**What this task involves:** Repeat the line that contains "fan_motor();", the line that contains "for node in", and all lines between them, exactly and with no other lines.

**Data segment:**
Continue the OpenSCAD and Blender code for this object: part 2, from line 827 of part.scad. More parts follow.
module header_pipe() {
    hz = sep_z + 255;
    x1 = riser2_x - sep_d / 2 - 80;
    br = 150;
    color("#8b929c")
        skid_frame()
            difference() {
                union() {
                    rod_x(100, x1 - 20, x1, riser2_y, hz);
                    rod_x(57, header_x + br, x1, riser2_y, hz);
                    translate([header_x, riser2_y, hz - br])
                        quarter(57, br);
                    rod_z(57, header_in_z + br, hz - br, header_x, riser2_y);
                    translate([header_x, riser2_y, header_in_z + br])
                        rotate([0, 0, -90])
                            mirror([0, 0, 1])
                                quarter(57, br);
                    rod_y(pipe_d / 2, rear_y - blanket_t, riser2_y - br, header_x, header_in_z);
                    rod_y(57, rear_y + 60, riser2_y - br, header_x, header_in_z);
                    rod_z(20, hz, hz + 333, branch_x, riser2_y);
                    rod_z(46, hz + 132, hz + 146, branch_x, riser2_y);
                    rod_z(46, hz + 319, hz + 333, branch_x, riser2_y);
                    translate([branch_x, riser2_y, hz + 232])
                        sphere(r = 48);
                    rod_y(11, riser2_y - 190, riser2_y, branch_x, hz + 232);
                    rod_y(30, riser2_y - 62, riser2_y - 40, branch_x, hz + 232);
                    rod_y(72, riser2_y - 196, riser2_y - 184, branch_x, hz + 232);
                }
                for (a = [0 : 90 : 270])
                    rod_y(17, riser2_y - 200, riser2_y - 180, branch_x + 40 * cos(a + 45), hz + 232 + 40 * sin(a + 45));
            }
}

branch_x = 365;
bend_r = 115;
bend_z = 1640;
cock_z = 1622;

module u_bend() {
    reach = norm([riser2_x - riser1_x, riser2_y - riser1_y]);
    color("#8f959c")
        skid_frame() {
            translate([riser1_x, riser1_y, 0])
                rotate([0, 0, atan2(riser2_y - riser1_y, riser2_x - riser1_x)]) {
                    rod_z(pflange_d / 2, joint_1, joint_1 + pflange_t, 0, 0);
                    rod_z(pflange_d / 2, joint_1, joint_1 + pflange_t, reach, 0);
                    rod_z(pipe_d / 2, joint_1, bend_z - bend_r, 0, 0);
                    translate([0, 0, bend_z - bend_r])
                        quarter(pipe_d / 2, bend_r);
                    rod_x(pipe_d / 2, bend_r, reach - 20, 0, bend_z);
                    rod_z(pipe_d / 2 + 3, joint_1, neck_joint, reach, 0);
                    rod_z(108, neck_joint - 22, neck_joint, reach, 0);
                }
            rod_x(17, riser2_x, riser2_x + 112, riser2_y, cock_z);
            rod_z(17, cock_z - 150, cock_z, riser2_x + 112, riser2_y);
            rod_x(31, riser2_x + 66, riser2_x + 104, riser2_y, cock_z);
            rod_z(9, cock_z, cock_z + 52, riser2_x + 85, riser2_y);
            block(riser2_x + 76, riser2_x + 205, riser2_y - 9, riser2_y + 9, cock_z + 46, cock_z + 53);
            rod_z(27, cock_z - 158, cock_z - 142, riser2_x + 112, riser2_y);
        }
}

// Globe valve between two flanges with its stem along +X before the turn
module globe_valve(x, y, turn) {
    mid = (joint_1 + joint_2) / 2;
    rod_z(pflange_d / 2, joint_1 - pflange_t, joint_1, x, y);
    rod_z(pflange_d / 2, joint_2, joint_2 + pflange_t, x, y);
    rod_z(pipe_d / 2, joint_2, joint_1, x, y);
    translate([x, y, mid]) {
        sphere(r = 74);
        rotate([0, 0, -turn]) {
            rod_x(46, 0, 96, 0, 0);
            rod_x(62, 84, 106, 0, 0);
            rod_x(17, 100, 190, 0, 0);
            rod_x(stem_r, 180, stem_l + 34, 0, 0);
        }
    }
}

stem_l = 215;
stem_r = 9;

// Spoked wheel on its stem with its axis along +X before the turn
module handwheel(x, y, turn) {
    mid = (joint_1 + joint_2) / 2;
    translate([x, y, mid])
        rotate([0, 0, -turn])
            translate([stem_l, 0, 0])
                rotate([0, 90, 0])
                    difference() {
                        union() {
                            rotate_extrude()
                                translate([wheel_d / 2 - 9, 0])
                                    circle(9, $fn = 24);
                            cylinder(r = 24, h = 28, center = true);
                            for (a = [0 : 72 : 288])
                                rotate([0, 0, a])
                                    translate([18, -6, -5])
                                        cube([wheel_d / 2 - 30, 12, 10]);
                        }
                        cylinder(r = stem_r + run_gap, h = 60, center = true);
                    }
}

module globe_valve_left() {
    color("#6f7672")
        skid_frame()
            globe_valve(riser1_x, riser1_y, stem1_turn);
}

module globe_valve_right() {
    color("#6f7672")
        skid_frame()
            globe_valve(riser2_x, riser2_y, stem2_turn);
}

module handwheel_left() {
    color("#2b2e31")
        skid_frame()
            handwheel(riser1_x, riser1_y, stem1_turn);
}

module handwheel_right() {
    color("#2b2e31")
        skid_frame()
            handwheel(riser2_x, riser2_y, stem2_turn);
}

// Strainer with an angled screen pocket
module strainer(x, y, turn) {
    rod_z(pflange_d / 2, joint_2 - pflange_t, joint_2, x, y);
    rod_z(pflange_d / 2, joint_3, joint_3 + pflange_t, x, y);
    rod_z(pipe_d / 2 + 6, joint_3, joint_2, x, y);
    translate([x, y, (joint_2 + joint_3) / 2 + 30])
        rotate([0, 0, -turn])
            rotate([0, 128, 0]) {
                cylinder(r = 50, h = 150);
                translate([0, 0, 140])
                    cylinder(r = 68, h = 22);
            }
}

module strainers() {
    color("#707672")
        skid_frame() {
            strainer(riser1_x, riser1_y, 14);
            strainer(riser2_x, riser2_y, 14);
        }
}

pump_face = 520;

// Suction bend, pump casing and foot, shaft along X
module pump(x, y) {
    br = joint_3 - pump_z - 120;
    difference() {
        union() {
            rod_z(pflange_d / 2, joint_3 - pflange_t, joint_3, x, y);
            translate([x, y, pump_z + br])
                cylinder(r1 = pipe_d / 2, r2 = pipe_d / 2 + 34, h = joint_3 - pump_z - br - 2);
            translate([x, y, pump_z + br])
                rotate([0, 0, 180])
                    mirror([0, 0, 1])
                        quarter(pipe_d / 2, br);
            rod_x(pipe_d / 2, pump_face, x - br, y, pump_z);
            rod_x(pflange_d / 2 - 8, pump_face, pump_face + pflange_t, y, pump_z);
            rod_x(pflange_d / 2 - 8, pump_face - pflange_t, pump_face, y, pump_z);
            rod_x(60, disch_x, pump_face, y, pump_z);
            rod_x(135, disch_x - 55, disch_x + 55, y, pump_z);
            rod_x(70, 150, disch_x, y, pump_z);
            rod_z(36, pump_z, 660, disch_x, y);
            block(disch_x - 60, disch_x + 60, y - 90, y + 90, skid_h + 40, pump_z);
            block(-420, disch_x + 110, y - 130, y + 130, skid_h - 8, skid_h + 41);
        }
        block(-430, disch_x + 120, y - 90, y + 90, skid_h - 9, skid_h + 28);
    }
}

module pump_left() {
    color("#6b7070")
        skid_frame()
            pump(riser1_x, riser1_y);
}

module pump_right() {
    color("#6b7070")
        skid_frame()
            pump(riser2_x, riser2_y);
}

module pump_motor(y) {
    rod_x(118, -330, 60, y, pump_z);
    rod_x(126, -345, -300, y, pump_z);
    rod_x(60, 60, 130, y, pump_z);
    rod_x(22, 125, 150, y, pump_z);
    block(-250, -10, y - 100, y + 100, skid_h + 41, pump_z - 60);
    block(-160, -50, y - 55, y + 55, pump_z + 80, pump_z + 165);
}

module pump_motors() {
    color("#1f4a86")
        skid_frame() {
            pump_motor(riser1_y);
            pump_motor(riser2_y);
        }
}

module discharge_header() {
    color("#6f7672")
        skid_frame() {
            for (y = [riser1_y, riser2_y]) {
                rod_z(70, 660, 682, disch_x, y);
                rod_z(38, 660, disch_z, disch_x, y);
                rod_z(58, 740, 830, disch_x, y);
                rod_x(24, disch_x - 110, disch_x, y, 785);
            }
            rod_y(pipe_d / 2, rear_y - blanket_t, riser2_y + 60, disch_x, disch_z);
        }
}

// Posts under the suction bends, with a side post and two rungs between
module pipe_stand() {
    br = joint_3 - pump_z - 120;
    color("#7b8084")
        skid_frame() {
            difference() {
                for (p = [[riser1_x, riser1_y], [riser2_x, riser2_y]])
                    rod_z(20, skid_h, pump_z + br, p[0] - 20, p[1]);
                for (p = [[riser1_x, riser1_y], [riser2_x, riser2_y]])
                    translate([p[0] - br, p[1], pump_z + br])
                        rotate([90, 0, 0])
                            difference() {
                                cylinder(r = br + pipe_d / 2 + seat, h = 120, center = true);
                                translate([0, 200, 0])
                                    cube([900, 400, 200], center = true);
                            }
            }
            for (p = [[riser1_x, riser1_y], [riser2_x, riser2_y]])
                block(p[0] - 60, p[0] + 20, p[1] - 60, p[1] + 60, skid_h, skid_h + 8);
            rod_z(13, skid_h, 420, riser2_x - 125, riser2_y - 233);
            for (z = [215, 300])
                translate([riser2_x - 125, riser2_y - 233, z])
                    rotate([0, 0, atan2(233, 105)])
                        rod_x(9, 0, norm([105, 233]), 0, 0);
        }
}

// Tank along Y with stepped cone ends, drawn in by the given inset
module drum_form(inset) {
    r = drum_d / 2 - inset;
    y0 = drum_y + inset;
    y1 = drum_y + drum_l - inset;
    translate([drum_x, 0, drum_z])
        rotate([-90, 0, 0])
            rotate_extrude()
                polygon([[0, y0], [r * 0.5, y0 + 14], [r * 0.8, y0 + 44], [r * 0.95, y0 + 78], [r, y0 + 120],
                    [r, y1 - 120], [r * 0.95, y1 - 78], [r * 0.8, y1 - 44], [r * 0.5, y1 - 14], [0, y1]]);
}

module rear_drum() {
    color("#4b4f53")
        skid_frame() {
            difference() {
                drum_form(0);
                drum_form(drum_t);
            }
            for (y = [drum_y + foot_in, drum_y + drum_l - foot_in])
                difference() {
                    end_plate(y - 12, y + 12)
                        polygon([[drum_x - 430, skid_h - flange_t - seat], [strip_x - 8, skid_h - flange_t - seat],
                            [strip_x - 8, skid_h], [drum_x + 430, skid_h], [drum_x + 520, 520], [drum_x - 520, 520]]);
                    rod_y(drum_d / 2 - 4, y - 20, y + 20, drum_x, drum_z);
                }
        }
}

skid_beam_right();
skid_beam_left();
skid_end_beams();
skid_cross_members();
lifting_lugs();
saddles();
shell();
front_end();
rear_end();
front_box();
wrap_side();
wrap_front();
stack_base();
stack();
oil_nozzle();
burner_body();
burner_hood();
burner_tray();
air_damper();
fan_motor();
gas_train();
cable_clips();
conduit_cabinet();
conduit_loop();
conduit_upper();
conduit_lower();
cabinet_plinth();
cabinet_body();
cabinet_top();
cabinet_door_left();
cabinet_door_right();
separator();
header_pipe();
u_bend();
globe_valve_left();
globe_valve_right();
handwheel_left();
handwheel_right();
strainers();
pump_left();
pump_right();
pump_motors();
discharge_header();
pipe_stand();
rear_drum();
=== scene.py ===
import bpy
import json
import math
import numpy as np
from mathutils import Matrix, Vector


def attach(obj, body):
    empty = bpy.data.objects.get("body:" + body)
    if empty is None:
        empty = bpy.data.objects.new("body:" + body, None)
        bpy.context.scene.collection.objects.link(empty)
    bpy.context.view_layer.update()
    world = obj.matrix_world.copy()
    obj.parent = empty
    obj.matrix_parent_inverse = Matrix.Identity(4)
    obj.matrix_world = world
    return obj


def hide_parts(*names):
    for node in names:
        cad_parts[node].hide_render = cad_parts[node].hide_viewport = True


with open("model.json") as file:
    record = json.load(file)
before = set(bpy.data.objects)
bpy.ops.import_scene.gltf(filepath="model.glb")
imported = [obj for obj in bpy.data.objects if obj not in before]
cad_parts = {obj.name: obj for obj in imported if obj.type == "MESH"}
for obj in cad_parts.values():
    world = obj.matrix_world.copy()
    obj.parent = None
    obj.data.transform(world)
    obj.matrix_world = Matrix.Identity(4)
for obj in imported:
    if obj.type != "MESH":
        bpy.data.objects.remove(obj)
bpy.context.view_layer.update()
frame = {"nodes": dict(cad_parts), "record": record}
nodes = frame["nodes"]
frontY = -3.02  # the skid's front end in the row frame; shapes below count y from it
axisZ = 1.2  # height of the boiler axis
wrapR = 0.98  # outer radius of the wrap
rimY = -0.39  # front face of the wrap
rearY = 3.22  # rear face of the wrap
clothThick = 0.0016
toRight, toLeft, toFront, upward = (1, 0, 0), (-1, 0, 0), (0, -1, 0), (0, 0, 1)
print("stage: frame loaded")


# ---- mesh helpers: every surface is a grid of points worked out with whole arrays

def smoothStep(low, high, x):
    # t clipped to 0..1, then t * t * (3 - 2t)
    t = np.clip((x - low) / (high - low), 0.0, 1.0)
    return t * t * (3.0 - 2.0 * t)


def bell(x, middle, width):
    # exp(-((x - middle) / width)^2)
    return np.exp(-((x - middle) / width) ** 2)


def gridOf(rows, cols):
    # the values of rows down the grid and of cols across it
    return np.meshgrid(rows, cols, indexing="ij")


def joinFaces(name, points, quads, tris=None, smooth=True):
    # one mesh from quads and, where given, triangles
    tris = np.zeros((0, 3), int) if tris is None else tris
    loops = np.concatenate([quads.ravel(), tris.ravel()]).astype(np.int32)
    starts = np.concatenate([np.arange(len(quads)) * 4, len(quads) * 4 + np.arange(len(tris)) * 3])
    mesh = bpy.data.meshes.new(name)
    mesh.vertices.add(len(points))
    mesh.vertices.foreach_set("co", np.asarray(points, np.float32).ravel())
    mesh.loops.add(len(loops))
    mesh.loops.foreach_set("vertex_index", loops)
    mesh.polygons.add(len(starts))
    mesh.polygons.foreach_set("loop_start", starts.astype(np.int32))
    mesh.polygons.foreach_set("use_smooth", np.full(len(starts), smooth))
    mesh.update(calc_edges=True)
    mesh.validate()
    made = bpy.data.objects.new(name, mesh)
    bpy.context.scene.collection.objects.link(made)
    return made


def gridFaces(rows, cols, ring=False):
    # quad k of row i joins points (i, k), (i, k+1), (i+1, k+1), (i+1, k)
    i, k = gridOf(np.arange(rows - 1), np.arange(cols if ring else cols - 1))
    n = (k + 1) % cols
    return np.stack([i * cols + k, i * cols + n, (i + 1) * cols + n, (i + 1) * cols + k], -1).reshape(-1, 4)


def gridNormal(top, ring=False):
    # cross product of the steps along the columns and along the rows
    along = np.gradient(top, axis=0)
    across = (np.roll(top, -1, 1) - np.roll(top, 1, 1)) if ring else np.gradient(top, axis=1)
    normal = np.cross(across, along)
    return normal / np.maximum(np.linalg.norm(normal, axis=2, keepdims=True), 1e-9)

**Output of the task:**
fan_motor();
gas_train();
cable_clips();
conduit_cabinet();
conduit_loop();
conduit_upper();
conduit_lower();
cabinet_plinth();
cabinet_body();
cabinet_top();
cabinet_door_left();
cabinet_door_right();
separator();
header_pipe();
u_bend();
globe_valve_left();
globe_valve_right();
handwheel_left();
handwheel_right();
strainers();
pump_left();
pump_right();
pump_motors();
discharge_header();
pipe_stand();
rear_drum();
=== scene.py ===
import bpy
import json
import math
import numpy as np
from mathutils import Matrix, Vector


def attach(obj, body):
    empty = bpy.data.objects.get("body:" + body)
    if empty is None:
        empty = bpy.data.objects.new("body:" + body, None)
        bpy.context.scene.collection.objects.link(empty)
    bpy.context.view_layer.update()
    world = obj.matrix_world.copy()
    obj.parent = empty
    obj.matrix_parent_inverse = Matrix.Identity(4)
    obj.matrix_world = world
    return obj


def hide_parts(*names):
    for node in names:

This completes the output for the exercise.